Marcius Noceda was born in Olongapo City, Philippines and moved to United States when he was 15. He first studied painting in Ventura Community College and, graduated with BFA in painting at the San Francisco Art Institute. He’s a part of Filipino American art collective Kwatro-Kantos and organized shows in San Francisco, Oakland and Manila. He currently works at the Hunters point shipyard artist studio.
Aimee M. Espiritu, a queer filipina, visual and performance artist, educator and designer, has been creating art workshops, writing, performing, and directing theater for the past 8 years. Espiritu’s first Bay Area production was “Pagbabalik (Return)” (2006-2007), a multidisciplinary production merging Filipino tradition and innovation to examine the meanings of home and return.

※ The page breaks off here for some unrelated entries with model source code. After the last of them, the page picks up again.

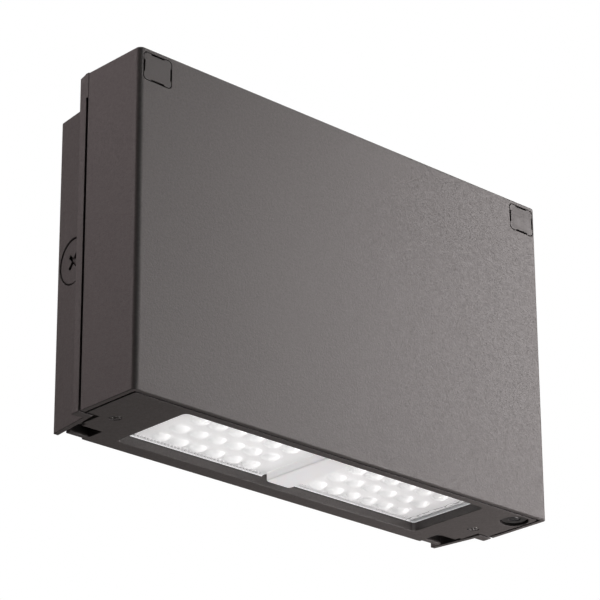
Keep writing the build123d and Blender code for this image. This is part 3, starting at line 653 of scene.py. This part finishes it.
WORLD_LIGHT = 0.06
world = bpy.data.worlds.new("studio")
scene.world = world
world.use_nodes = True
wt = world.node_tree
wt.nodes.clear()
wo = wt.nodes.new("ShaderNodeOutputWorld")
soft = wt.nodes.new("ShaderNodeBackground")
soft.inputs["Color"].default_value = (1.0, 1.0, 1.0, 1.0)
soft.inputs["Strength"].default_value = WORLD_LIGHT
seen = wt.nodes.new("ShaderNodeBackground")
seen.inputs["Color"].default_value = (1.0, 1.0, 1.0, 1.0)
seen.inputs["Strength"].default_value = 1.0
path = wt.nodes.new("ShaderNodeLightPath")
wm = wt.nodes.new("ShaderNodeMixShader")
wt.links.new(path.outputs["Is Camera Ray"], wm.inputs[0])
wt.links.new(soft.outputs[0], wm.inputs[1])
wt.links.new(seen.outputs[0], wm.inputs[2])
wt.links.new(wm.outputs[0], wo.inputs["Surface"])


def softbox(name, at, aim, size, power, tint=(1.0, 1.0, 1.0)):
    d = bpy.data.lights.new(name, "AREA")
    d.shape = "RECTANGLE"
    d.size, d.size_y = size
    d.energy = power
    d.color = tint
    o = bpy.data.objects.new(name, d)
    scene.collection.objects.link(o)
    o.location = at
    o.rotation_mode = "QUATERNION"
    o.rotation_quaternion = (Vector(aim) - Vector(at)).to_track_quat("-Z", "Y")
    return o


WARM = (1.0, 0.85, 0.86)
SOFT_WARM = (1.0, 0.945, 0.95)
WHITE = (1.0, 1.0, 1.0)
LIGHTS = [
    ("key_right", (0.75, -0.55, 0.15), (0.10, -0.08, 0.0), (0.5, 0.9), 6.0, SOFT_WARM),
    ("key_right_near", (0.65, -0.6, 0.25), (0.14, -0.08, 0.03), (0.4, 0.5), 1.3, SOFT_WARM),
    ("front_high", (0.2, -1.8, 1.2), (0.0, -0.08, 0.0), (1.2, 0.8), 8.0),
    ("left", (-1.25, 0.75, 0.45), (-0.15, -0.02, 0.0), (0.8, 1.0), 2.75, WARM),
    ("left_high", (-1.2, 0.80, 0.95), (-0.15, -0.02, 0.0), (0.7, 0.8), 3.9, WARM),
    ("left_back", (-0.75, 1.35, 0.55), (-0.15, -0.02, 0.0), (0.6, 0.8), 0.85, WARM),
    ("low_right", (0.55, -0.15, -0.6), (0.16, -0.05, -0.1), (0.4, 0.4), 3.7, SOFT_WARM),
    ("below", (0.0, -0.4, -1.8), (0.0, -0.05, -0.1), (1.6, 1.2), 2.9),
    ("behind", (1.3, 1.7, 0.6), (0.0, 0.0, 0.0), (1.0, 1.0), 30.0),
    ("overhead", (0.25, 0.35, 1.7), (0.0, 0.0, 0.1), (1.2, 1.0), 14.0),
]
for n, at, aim, size, power, *tint in LIGHTS:
    softbox(n, at, aim, size, power, tint[0] if tint else WHITE)
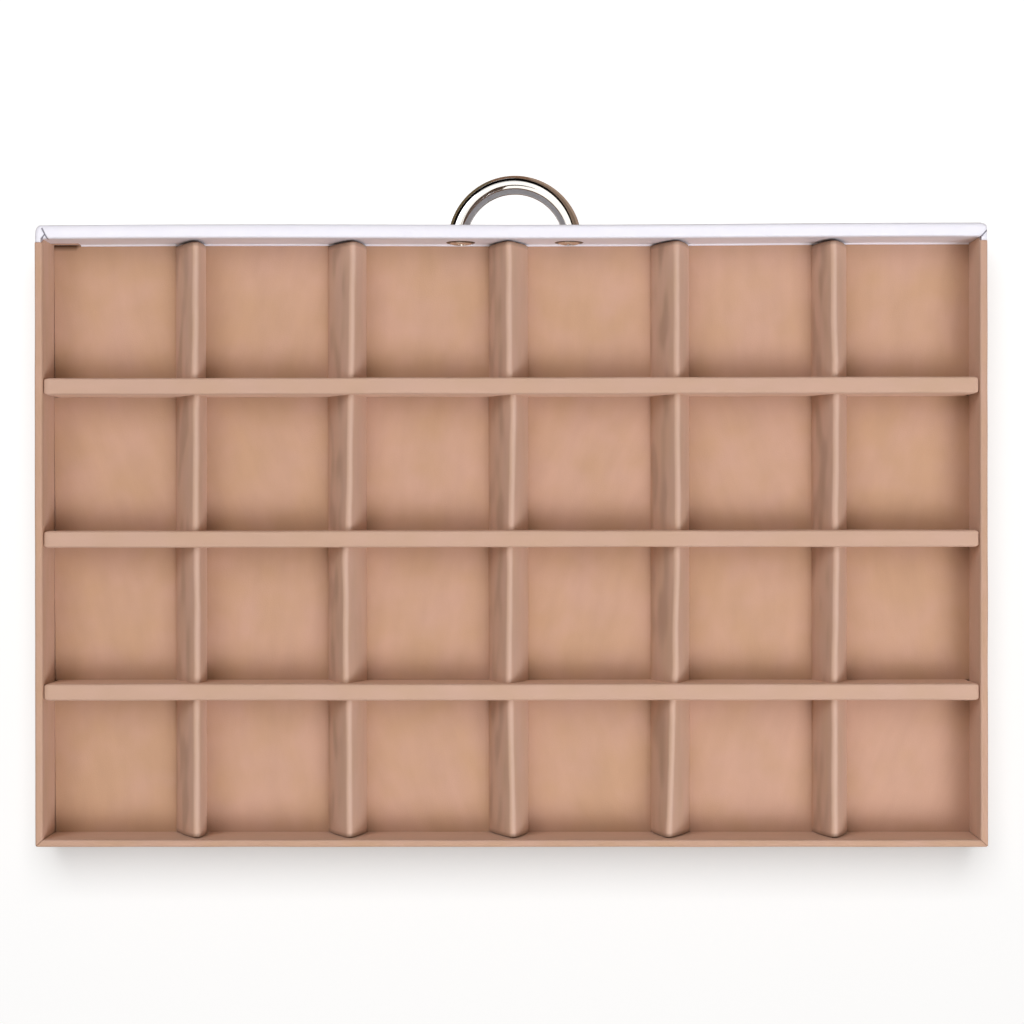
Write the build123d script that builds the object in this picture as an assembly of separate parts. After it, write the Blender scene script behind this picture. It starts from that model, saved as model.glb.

Mia Ante, 3rd generation Filipina/Chinese/Spanish American-San Francisco born native. She has been creating art for as long as she can remember alongside designing jewelry as form of healing a passion for her since the age of 7.
Paolo Salazar is an extremely dedicated artist who moved to the East Bay when he was a toddler by way of Baguio city in the Philippines. He can now be found scouring all corners of San Francisco soaking up what the city’s people have to offer and spewing it into oil based perceptions of reality.
Robby Lee – holds a BFA from the Academy of Art University and does illustrations, logo and production designs and creates drawings of fantasy scenes and creatures.